··· RAW RECORDS

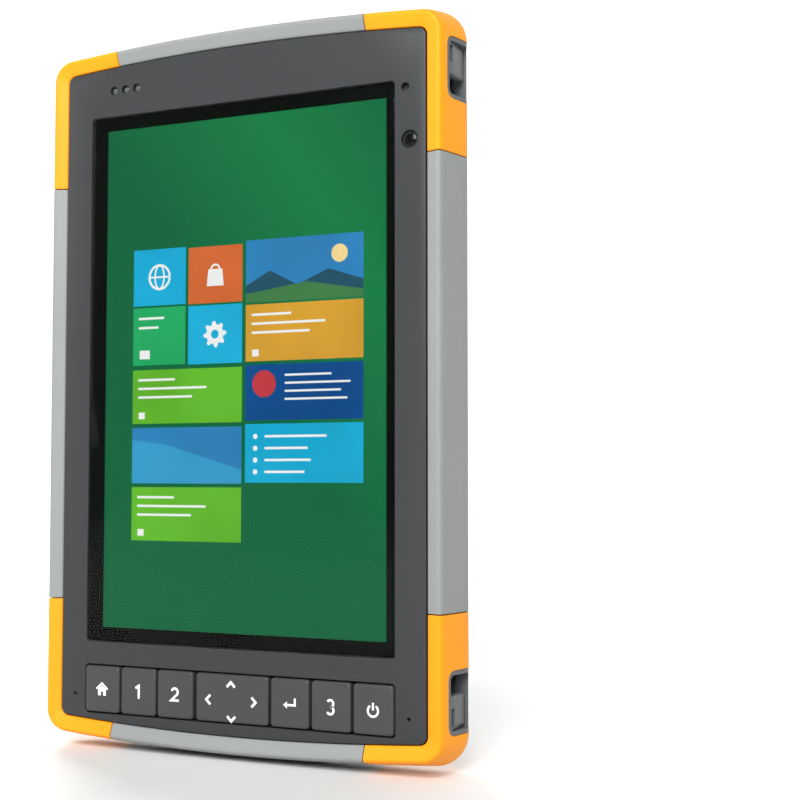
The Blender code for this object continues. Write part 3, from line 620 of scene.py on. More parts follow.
def make_display():
    """A black panel, a printed border and the picture's flat shapes, all under the cover glass."""
    names = ["mask", "wallpaper", "white"]
    PAINT["wallpaper"] = wallpaper()
    PAINT["white"] = lit("picture_white", "E9EDEA", 0.02)
    for name, colour in PICTURE_COLOURS:
        PAINT[name] = lit(f"picture_{name}", colour)
        names.append(name)
    glass = middle("touch_glass")
    panel = prism(rounded(glass, half("lcd_panel"), 1.0), PICTURE_DEPTH + 0.1, BEZEL_BACK)
    screen = rounded(SCREEN_CENTRE, SCREEN_HALF, 0.1, 1)
    mesh = painted(prism(screen, PICTURE_DEPTH, PICTURE_DEPTH + 0.15), names.index("wallpaper"), panel)
    for number, (left, right, bottom, top, colour, kind) in enumerate(TILES):
        name = f"tile_{number}"
        PAINT[name] = lit(f"picture_{name}", colour, 0.1)
        names.append(name)
        tile = [(left, bottom), (right, bottom), (right, top), (left, top)]
        painted(prism(tile, PICTURE_DEPTH - 0.02, PICTURE_DEPTH + 0.05), names.index(name), mesh)
        white, coloured = tile_symbol(kind, left, right, bottom, top)
        shapes = [(outline, paint, 0.05 + 0.01 * i) for i, (outline, paint) in enumerate(coloured)]
        shapes += [(outline, "white", 0.04) for outline in white]
        shapes += [(outline, paint, 0.06) for outline, paint in coloured if kind == "gear"]
        for outline, paint, rise in shapes:
            painted(prism(outline, PICTURE_DEPTH - rise, PICTURE_DEPTH), names.index(paint), mesh)
    piece("display_panel", mesh, names, "case", "lcd_panel")
    rim = rounded(glass, half("touch_glass"), 1.0)
    border = tube(rim, rounded(SCREEN_CENTRE, SCREEN_HALF, 0.1), 1.47, 1.55)
    piece("display_border", border, "mask", "case")


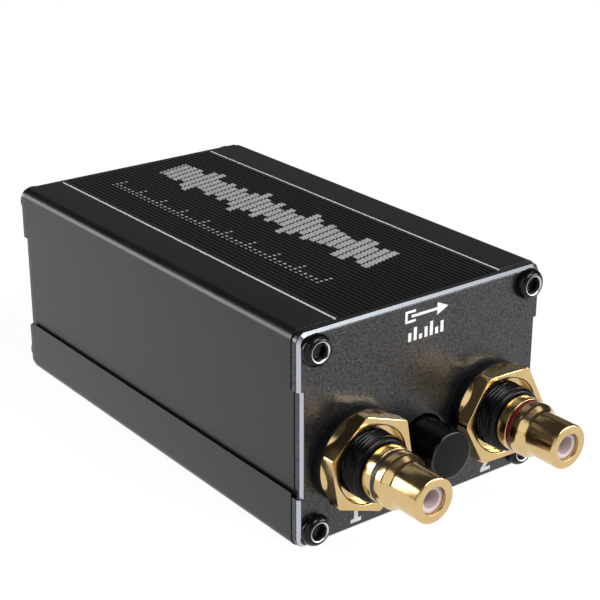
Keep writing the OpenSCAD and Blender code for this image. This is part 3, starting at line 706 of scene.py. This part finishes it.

······

◆ **DIRECTIVE**:
Consider the entries above and return each line with the string "this".

◆ **SOLUTION**:
The Blender code for this object continues. Write part 3, from line 620 of scene.py on. More parts follow.
Keep writing the OpenSCAD and Blender code for this image. This is part 3, starting at line 706 of scene.py. This part finishes it.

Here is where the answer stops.